- Aim of the exercise -
Begin at the line containing "# At rest it" and stop at the line containing "cad_parts[node].hide_render = cad_parts[node].hide_viewport"; copy those lines exactly, ends included, and nothing else.
[Start Data shown]
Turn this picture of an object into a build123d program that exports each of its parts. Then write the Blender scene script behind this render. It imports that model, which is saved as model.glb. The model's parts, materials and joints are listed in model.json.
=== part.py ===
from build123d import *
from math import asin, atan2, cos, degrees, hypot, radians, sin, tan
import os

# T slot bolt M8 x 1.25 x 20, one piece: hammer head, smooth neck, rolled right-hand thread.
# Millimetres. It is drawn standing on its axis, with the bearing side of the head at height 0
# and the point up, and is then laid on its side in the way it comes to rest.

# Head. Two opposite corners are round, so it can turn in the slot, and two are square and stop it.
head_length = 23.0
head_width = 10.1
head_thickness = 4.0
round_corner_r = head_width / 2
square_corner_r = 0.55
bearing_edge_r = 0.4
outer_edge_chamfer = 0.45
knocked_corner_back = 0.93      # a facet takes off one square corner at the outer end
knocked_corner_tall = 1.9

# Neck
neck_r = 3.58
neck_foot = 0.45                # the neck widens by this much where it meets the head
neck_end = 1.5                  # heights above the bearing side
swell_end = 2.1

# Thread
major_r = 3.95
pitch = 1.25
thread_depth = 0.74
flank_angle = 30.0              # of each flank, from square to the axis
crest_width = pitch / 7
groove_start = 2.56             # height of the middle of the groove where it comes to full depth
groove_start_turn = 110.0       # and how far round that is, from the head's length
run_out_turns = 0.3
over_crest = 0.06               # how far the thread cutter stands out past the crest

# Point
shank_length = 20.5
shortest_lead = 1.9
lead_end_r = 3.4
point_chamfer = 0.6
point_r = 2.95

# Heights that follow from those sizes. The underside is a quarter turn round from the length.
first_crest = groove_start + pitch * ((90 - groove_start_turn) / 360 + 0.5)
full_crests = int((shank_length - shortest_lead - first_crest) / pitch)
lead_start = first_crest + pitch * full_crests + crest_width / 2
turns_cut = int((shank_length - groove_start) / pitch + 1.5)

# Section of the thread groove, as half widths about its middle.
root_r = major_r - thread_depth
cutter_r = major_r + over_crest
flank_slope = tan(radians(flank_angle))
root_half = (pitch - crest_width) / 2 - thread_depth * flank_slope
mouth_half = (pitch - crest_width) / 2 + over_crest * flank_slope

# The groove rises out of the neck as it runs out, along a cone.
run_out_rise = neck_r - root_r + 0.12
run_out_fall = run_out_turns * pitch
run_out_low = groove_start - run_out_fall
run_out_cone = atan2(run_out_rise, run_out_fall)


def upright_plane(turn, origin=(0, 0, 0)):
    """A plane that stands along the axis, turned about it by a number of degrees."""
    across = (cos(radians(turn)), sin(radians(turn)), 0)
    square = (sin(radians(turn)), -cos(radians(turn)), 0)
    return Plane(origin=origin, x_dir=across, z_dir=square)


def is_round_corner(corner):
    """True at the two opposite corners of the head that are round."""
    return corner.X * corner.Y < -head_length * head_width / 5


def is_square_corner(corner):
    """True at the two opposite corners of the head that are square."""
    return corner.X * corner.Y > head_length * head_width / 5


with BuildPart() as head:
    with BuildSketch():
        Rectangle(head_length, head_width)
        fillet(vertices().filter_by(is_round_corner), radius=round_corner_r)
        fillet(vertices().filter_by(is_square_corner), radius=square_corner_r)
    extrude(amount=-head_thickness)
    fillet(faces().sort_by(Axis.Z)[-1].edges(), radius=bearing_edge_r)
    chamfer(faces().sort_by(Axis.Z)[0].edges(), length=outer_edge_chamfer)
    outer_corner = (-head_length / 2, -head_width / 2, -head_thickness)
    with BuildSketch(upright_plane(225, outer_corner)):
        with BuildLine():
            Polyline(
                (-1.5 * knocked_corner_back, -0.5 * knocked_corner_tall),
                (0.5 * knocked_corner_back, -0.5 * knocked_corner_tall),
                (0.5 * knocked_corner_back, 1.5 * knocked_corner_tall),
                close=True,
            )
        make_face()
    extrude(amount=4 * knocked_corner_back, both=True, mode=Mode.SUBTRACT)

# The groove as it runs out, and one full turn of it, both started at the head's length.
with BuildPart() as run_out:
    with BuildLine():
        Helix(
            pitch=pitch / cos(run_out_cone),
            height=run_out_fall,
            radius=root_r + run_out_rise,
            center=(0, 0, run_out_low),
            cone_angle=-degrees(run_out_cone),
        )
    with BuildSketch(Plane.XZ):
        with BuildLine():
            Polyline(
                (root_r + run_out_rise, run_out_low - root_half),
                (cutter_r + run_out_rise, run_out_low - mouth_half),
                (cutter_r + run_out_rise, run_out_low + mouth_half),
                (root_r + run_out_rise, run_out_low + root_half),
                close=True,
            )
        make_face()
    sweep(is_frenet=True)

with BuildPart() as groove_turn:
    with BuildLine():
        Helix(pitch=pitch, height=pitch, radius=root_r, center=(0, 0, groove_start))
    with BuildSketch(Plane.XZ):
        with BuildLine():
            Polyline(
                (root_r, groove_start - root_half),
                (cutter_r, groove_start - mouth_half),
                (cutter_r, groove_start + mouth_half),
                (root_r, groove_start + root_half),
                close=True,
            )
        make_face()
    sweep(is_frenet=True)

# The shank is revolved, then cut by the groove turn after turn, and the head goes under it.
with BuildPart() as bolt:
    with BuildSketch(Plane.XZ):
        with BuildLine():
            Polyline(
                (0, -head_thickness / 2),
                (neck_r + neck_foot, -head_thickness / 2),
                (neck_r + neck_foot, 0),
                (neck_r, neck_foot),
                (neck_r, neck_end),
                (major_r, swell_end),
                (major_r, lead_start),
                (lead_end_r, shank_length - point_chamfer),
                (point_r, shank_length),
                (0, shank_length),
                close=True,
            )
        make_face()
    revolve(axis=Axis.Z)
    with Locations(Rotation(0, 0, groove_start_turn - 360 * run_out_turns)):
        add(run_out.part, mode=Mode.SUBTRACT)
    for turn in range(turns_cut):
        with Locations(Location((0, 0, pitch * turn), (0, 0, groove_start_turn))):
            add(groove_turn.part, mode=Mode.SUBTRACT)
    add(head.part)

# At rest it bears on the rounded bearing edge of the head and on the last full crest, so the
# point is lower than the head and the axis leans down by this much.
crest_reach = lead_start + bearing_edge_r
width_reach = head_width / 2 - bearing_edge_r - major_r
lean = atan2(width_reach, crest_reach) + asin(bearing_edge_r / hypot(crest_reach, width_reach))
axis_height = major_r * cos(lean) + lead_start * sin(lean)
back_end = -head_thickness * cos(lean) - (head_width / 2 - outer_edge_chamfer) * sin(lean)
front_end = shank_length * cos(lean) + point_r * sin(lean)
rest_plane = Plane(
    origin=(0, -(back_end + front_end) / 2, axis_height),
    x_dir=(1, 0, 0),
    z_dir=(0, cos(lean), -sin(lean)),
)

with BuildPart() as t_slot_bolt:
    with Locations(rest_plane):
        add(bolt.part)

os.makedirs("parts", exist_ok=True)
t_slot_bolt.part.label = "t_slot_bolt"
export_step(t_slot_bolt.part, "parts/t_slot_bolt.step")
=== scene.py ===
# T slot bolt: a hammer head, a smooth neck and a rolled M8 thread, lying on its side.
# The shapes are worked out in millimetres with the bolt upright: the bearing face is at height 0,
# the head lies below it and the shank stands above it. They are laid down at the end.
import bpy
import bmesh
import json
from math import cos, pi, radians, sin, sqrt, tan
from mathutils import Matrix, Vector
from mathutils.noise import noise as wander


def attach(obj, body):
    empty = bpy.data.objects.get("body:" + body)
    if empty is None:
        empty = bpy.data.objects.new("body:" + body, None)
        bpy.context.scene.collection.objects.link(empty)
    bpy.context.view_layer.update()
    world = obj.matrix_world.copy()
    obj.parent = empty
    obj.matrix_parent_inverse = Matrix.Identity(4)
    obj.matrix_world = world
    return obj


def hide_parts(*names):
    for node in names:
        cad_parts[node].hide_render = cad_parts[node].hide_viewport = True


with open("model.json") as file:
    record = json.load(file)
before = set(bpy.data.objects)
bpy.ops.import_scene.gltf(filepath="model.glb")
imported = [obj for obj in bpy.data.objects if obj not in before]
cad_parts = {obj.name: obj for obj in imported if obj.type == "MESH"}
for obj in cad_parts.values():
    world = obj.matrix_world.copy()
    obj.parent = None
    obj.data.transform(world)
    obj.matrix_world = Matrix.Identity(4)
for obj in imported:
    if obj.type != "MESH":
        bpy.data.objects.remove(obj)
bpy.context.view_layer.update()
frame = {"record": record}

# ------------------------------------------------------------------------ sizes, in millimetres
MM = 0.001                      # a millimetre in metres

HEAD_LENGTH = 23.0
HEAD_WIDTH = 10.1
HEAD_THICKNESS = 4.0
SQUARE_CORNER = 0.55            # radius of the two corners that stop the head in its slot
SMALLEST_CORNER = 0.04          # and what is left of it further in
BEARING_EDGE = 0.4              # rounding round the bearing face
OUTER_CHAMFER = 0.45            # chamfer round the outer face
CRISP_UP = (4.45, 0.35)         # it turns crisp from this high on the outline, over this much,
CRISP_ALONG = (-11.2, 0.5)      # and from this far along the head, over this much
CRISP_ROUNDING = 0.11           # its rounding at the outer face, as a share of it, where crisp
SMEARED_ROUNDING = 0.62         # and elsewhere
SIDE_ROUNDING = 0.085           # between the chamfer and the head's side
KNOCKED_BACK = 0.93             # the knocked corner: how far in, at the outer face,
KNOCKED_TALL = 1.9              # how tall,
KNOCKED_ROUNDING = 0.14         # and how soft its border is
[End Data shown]
- Result -
# At rest it bears on the rounded bearing edge of the head and on the last full crest, so the
# point is lower than the head and the axis leans down by this much.
crest_reach = lead_start + bearing_edge_r
width_reach = head_width / 2 - bearing_edge_r - major_r
lean = atan2(width_reach, crest_reach) + asin(bearing_edge_r / hypot(crest_reach, width_reach))
axis_height = major_r * cos(lean) + lead_start * sin(lean)
back_end = -head_thickness * cos(lean) - (head_width / 2 - outer_edge_chamfer) * sin(lean)
front_end = shank_length * cos(lean) + point_r * sin(lean)
rest_plane = Plane(
    origin=(0, -(back_end + front_end) / 2, axis_height),
    x_dir=(1, 0, 0),
    z_dir=(0, cos(lean), -sin(lean)),
)

with BuildPart() as t_slot_bolt:
    with Locations(rest_plane):
        add(bolt.part)

os.makedirs("parts", exist_ok=True)
t_slot_bolt.part.label = "t_slot_bolt"
export_step(t_slot_bolt.part, "parts/t_slot_bolt.step")
=== scene.py ===
# T slot bolt: a hammer head, a smooth neck and a rolled M8 thread, lying on its side.
# The shapes are worked out in millimetres with the bolt upright: the bearing face is at height 0,
# the head lies below it and the shank stands above it. They are laid down at the end.
import bpy
import bmesh
import json
from math import cos, pi, radians, sin, sqrt, tan
from mathutils import Matrix, Vector
from mathutils.noise import noise as wander


def attach(obj, body):
    empty = bpy.data.objects.get("body:" + body)
    if empty is None:
        empty = bpy.data.objects.new("body:" + body, None)
        bpy.context.scene.collection.objects.link(empty)
    bpy.context.view_layer.update()
    world = obj.matrix_world.copy()
    obj.parent = empty
    obj.matrix_parent_inverse = Matrix.Identity(4)
    obj.matrix_world = world
    return obj


def hide_parts(*names):
    for node in names:
        cad_parts[node].hide_render = cad_parts[node].hide_viewport = True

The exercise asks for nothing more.